■ **Scripts that build objects**
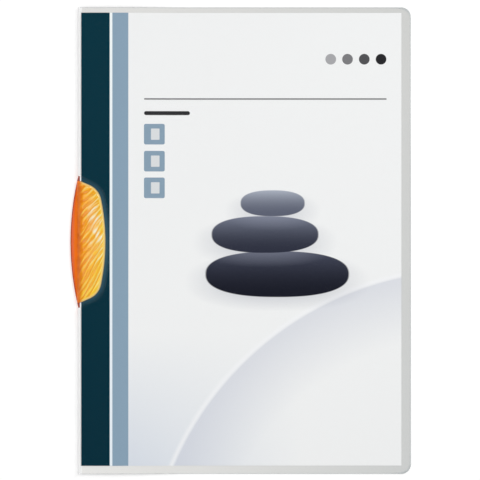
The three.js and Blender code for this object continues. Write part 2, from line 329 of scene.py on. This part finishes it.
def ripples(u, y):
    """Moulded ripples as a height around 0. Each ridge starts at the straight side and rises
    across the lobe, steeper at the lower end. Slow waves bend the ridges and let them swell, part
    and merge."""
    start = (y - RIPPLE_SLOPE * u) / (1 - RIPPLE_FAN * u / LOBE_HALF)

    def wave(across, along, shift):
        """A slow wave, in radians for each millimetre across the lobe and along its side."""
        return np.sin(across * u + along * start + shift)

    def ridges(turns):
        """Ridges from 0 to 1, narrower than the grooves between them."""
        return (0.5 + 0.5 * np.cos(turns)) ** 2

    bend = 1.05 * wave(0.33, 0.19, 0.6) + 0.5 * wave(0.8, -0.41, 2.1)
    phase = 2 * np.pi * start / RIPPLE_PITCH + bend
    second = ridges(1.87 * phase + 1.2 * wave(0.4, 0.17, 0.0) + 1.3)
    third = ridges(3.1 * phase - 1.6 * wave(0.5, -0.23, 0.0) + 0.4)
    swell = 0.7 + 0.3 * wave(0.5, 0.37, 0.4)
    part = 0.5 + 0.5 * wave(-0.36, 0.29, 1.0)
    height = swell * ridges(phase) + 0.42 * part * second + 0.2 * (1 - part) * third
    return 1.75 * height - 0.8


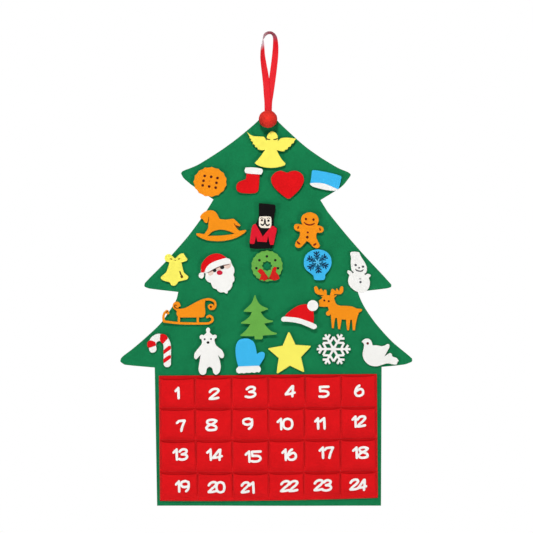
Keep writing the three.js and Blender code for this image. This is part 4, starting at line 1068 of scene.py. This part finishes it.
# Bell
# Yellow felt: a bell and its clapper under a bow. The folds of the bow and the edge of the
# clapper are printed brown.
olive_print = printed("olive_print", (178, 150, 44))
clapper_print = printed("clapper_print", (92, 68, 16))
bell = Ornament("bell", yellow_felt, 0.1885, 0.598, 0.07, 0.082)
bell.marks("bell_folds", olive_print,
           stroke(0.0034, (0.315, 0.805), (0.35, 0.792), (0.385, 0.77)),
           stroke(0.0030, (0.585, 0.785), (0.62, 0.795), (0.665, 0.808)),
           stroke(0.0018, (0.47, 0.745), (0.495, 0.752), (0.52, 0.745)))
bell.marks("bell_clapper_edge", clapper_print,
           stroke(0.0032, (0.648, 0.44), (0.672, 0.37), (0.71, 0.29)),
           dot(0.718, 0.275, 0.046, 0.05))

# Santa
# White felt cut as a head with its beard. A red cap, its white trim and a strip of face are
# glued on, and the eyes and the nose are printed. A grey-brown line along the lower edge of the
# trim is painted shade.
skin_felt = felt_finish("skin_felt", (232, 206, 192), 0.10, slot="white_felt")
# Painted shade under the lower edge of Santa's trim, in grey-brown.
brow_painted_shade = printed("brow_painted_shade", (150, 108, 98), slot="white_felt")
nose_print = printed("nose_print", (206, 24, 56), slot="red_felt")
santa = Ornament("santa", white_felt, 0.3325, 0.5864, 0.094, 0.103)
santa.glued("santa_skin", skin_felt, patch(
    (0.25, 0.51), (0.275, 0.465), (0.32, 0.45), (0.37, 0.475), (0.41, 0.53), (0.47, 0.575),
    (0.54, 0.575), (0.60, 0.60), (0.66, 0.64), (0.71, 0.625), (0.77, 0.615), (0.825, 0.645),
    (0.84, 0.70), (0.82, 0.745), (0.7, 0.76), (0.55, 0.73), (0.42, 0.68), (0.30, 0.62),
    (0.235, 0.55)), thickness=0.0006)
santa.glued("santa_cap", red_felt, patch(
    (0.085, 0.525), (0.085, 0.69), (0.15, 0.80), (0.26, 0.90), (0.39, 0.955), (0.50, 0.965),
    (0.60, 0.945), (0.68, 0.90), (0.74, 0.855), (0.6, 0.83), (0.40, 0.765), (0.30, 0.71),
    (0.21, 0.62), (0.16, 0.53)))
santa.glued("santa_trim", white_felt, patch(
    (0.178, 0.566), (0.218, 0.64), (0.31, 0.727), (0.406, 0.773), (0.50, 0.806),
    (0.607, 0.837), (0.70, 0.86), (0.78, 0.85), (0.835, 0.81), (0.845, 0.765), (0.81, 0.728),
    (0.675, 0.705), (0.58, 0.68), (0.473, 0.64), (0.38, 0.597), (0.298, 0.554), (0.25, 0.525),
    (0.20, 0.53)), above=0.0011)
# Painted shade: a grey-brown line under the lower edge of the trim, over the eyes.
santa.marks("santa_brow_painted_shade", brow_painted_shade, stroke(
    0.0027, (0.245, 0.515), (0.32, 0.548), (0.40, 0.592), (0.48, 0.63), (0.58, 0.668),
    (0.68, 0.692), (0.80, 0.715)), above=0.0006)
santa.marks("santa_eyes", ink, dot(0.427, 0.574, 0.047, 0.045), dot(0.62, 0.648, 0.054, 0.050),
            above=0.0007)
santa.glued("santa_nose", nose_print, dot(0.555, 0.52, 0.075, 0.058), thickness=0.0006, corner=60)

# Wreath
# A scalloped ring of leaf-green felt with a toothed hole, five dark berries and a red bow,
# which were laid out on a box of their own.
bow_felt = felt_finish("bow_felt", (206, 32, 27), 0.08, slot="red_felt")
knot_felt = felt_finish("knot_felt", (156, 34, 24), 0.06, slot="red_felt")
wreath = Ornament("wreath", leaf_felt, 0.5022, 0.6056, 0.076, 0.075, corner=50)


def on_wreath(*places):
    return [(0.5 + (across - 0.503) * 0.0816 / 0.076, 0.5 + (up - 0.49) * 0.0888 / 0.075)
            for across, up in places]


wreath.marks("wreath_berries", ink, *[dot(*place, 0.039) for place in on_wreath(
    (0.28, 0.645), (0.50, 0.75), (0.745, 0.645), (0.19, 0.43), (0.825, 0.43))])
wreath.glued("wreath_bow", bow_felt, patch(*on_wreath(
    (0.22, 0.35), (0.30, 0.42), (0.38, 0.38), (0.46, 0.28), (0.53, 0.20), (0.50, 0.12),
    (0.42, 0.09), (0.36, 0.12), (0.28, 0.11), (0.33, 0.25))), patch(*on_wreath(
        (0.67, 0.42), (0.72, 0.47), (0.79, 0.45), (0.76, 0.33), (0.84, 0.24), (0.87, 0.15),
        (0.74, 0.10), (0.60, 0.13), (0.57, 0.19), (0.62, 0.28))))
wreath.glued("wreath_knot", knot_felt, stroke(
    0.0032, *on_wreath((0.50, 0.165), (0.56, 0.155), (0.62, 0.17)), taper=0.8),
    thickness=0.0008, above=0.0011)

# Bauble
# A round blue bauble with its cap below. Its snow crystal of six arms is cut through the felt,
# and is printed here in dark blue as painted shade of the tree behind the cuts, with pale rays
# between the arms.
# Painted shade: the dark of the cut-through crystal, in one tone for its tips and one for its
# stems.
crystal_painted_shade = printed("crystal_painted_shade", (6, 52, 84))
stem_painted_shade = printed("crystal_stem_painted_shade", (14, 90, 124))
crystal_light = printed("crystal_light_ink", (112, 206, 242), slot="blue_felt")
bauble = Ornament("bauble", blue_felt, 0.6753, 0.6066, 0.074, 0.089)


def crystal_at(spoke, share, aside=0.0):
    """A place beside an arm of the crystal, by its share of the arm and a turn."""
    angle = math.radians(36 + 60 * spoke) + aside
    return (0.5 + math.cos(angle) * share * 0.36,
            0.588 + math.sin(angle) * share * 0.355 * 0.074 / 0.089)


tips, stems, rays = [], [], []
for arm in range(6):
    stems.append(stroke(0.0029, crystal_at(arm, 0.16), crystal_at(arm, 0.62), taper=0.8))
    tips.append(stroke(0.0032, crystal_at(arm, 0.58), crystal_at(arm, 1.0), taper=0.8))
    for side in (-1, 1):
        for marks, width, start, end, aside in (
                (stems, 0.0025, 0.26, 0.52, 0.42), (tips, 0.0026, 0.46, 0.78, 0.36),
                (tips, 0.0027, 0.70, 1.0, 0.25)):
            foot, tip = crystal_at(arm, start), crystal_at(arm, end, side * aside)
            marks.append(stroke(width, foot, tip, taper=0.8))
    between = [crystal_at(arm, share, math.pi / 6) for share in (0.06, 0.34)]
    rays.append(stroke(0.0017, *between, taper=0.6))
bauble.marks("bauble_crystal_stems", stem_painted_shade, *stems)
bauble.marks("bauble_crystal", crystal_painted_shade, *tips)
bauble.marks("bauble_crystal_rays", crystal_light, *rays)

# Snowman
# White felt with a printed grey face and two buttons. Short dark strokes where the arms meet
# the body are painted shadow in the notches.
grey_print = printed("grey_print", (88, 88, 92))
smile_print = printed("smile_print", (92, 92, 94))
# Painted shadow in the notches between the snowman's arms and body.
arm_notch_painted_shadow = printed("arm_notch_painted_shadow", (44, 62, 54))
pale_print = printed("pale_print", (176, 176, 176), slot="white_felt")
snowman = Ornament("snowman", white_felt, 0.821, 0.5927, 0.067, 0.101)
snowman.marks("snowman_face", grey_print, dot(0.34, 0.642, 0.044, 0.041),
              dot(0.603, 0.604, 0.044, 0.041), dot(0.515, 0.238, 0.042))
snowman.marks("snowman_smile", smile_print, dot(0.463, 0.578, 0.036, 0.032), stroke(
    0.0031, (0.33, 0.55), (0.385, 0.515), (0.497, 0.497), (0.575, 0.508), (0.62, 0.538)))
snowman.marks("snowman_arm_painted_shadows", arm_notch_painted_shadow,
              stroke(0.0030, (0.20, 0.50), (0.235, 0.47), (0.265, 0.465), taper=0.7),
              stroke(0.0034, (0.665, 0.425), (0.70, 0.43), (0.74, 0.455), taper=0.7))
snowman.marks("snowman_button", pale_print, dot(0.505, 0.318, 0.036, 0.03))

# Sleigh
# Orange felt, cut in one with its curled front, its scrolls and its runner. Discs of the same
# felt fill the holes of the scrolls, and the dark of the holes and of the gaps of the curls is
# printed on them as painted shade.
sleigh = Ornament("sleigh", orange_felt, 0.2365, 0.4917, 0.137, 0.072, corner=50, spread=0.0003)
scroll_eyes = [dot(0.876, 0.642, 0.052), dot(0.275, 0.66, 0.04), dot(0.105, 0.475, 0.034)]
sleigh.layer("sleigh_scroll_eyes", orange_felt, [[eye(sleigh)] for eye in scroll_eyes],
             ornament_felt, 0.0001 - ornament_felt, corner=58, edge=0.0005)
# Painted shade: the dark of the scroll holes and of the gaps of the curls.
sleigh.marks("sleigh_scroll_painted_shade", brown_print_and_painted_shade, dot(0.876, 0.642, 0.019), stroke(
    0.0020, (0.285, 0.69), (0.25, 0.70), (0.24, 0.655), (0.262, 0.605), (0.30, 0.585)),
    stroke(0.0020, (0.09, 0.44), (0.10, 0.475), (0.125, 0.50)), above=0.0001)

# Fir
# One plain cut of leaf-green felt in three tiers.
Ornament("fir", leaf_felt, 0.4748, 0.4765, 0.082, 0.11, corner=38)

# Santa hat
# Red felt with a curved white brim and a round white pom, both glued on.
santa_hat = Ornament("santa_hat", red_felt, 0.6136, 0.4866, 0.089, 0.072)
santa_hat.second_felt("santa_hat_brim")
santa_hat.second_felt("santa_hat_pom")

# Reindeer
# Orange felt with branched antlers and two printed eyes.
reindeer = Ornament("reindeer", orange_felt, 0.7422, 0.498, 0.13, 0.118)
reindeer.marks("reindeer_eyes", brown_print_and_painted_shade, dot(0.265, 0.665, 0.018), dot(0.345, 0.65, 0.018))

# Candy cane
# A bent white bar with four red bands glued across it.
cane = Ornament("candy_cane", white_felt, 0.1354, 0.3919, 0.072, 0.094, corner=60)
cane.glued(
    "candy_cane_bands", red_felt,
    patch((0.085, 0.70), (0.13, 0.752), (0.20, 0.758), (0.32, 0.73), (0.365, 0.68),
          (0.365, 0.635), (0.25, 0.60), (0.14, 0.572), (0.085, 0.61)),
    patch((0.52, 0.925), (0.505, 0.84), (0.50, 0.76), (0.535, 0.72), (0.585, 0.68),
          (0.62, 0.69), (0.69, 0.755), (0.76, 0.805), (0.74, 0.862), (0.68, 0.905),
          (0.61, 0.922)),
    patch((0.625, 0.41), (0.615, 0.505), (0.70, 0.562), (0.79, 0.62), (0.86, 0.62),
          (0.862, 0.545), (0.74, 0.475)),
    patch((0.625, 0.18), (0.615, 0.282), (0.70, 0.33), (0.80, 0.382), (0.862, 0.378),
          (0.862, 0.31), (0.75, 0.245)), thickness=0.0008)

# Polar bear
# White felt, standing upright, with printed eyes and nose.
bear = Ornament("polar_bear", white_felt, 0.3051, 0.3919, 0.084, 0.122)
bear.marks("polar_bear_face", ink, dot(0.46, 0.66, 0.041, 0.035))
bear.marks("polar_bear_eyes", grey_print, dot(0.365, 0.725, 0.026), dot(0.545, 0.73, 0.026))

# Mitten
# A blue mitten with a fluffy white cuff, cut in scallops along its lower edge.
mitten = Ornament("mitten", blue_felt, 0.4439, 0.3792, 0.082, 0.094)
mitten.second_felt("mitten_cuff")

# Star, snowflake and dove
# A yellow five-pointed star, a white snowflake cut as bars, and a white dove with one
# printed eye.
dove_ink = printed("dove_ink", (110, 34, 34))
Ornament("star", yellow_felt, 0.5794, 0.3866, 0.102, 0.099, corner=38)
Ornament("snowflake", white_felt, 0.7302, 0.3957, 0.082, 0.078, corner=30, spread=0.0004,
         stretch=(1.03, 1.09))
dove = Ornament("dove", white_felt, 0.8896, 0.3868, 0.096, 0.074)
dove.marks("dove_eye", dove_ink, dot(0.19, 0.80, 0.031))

■ **What you will do**
Nothing beyond the lines starting at the line containing "Keep writing the" and ending at the line containing "dot(0.718, 0.275, 0.046, 0.05))" is to be reproduced; reproduce those lines exactly, both ends included.

■ **Reply**
Keep writing the three.js and Blender code for this image. This is part 4, starting at line 1068 of scene.py. This part finishes it.
# Bell
# Yellow felt: a bell and its clapper under a bow. The folds of the bow and the edge of the
# clapper are printed brown.
olive_print = printed("olive_print", (178, 150, 44))
clapper_print = printed("clapper_print", (92, 68, 16))
bell = Ornament("bell", yellow_felt, 0.1885, 0.598, 0.07, 0.082)
bell.marks("bell_folds", olive_print,
           stroke(0.0034, (0.315, 0.805), (0.35, 0.792), (0.385, 0.77)),
           stroke(0.0030, (0.585, 0.785), (0.62, 0.795), (0.665, 0.808)),
           stroke(0.0018, (0.47, 0.745), (0.495, 0.752), (0.52, 0.745)))
bell.marks("bell_clapper_edge", clapper_print,
           stroke(0.0032, (0.648, 0.44), (0.672, 0.37), (0.71, 0.29)),
           dot(0.718, 0.275, 0.046, 0.05))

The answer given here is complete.